Mistake 3: Skipping the outline stage. Jumping straight into full scripts without first establishing your three-point structure and episode goal leads to rambling, unfocused episodes. The outline exists to keep you honest and on-topic before you invest time in full scriptwriting.
Mistake 4: Making every word count. A script is not a legal document. It doesn't need to be perfectly crafted prose. Contractions, fragments, and conversational language are features, not bugs. Your goal is communication, not literary perfection.
Mistake 5: Neglecting the outro. The closing minutes of your episode are as important as the opening — often more so, because listeners who make it to the end are your most engaged fans. Give them something memorable, a clear call to action, and a reason to come back next week.

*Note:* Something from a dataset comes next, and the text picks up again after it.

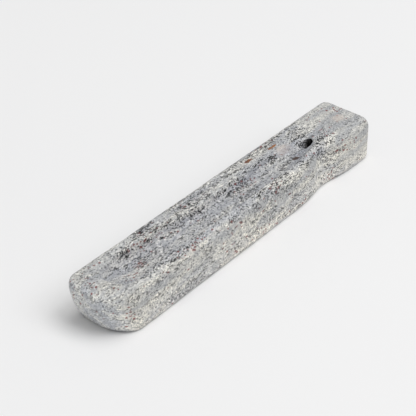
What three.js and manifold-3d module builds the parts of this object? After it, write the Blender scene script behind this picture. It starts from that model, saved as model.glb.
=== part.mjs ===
// Incense burner for one leaning stick, carved from a single bar of speckled granite.
//
// Millimetres, +Z up. +X runs along the bar from the rounded nose to the square end that holds the stick.
// The flat underside lies on Z = 0, with the origin under the middle of the bar's length and width.
//
// The stick leans from a slanted blind bore near the square end, over a long ash trough.
// The trough is deepest near the nose, and its floor climbs to a shallow hollow around the bore.
// The -Y side is pinched in beside the bore.

import * as THREE from 'three';
import { LoftGeometry } from 'three/addons/geometries/LoftGeometry.js';
import { mergeVertices } from 'three/addons/utils/BufferGeometryUtils.js';
import Module from 'manifold-3d';

// The bar
const LENGTH = 237.6; // along the middle of the width, between the skewed ends
const WIDTH = 35.6;
const HEIGHT = 26.1;
const TOP_EDGE_RADIUS = 3;
const SHOULDER_RADIUS = 5.5; // top edge of the -Y side, softer than the others
const BOTTOM_EDGE_RADIUS = 2.2;

// The nose, at -X: wide rounding on the -Y side, tight on the +Y side, and undercut below
const NOSE_NEAR_RUN = 20;
const NOSE_NEAR_DEPTH = 18;
const NOSE_FAR_RADIUS = 6.8;
const NOSE_SKEW = 1.8; // how far the +Y side of the nose stands behind the middle
const NOSE_RAKE = 8.8; // how far the underside stops short of the top
const NOSE_RAKE_POWER = 2;
const NOSE_BLEND = 25; // length over which the rake and the skew die away

// The square end, at +X
const END_FAR_RADIUS = 5;
const END_NEAR_RADIUS = 6;
const END_SKEW = 1.1;

// The waist, a shallow scoop in the -Y side
const WAIST_FROM_END = 48;
const WAIST_SPREAD = 14.5;
const WAIST_DEPTH_LOW = 3.2;
const WAIST_DEPTH_HIGH = 6;

// The ash trough
const NOSE_RIM = 12.5; // stone left between the nose's tip and the trough
const NEAR_RIM = 5.9; // stone left on the -Y side, away from the waist
const NEAR_RIM_BEND = 0.4; // how much of the waist's depth the trough's -Y side follows
const FAR_RIM_NOSE = 8.2; // stone left on the +Y side, at the nose
const FAR_RIM_MIDDLE = 12.2; // and further along
const TROUGH_DEPTH_NOSE = 7.4;
const TROUGH_DEPTH_MIDDLE = 4.8;
const TROUGH_LIP = 2.2; // steep drop at the nose, before the gentle slope
const TROUGH_DEPTH_BORE = 2.7; // in the hollow before the bore
const TROUGH_END_RUN = 10; // length of the round end at the nose, seen from above
const TROUGH_BORE_END_RUN = 15; // length of the round end that the bore opens through
const TROUGH_SLOPE_RUN = 26; // length of the gentle slope at the nose
const TROUGH_CLIMB_RUN = 28; // length over which the floor climbs to the bore's hollow
const TROUGH_HOLLOW_RUN = 16; // length of the hollow before the middle of the bore's mouth
const TROUGH_WALL_POWER = 6; // higher is a flatter floor with steeper walls
const HOLLOW_WALL_POWER = 2.4; // the same, in the hollow around the bore

// The stick's bore, blind and slanted
const BORE_DIAMETER = 6.2;
const BORE_MOUTH_FROM_END = 48.6; // from the square end to the middle of the mouth
const BORE_MOUTH_Y = -2.3;
const BORE_SLOPE_DEG = 25; // above the horizontal, leaning towards the nose
const BORE_LENGTH = 26; // below the mouth's middle, along the bore
const BORE_END_RIM = 5.5; // how far the hollow reaches beyond the mouth's middle

// Fineness of the curves
const CORNER_STEPS = 8;
const NOSE_STEPS = 14;
const SIDE_STEP = 7;
const EDGE_STEPS = 5;
const SIDE_LEVELS = 6;
const TROUGH_STEP = 4.5;
const TROUGH_SECTION_STEPS = 20;
const BORE_SIDES = 24;

const HALF_LENGTH = LENGTH / 2;
const HALF_WIDTH = WIDTH / 2;
const BORE_MOUTH_X = HALF_LENGTH - BORE_MOUTH_FROM_END;
const CLEAR = 3; // how far the trough's cutter stands above the stone

const wasm = await Module();
wasm.setup();

function smoothStep(from, to, value) {
  return THREE.MathUtils.smoothstep(value, from, to);
}

// A closed geometry as a solid that can be joined and cut
function solidFrom(geometry) {
  const bare = new THREE.BufferGeometry();
  bare.setAttribute('position', geometry.attributes.position);
  bare.setIndex(geometry.index);
  const merged = mergeVertices(bare, 1e-4);
  const vertProperties = new Float32Array(merged.attributes.position.array);
  const triVerts = new Uint32Array(merged.index.array);
  return new wasm.Manifold(new wasm.Mesh({ numProp: 3, vertProperties, triVerts }));
}

function geometryFrom(solid) {
  const mesh = solid.getMesh();
  const geometry = new THREE.BufferGeometry();
  geometry.setAttribute('position', new THREE.BufferAttribute(mesh.vertProperties, 3));
  geometry.setIndex(new THREE.BufferAttribute(mesh.triVerts, 1));
  geometry.computeVertexNormals();
  return geometry;
}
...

Frequently Asked Questions
Should I read my podcast script word-for-word?
For most podcasters, a hybrid approach works best. Write full sentences for introductions, transitions, key claims, and calls to action. Use bullet points for supporting details, examples, and conversational tangents. This gives you the precision of a full script while retaining natural conversational flexibility.
How long should my script be for a 30-minute episode?
Plan for approximately 4,500-5,500 words for a 30-minute episode, which translates to roughly 22-25 pages of double-spaced text. If you're writing full sentences, budget about 150 words per minute of spoken content. Adjust up for faster talkers and down for slower delivery.
Do I need to memorize my podcast script?
No — and you shouldn't try to. Memorization creates anxiety and makes you sound stiff when recording. Use your script as a reference document during recording, glancing at it between sentences. With practice, you'll internalize the content naturally and rely on the script less and less.
Should my script include timestamps?
Yes. Including timestamps for each major section (hook, context, main points, takeaways, sign-off) helps you manage pacing during recording and helps your listeners navigate using chapter markers. They also make post-production editing significantly faster.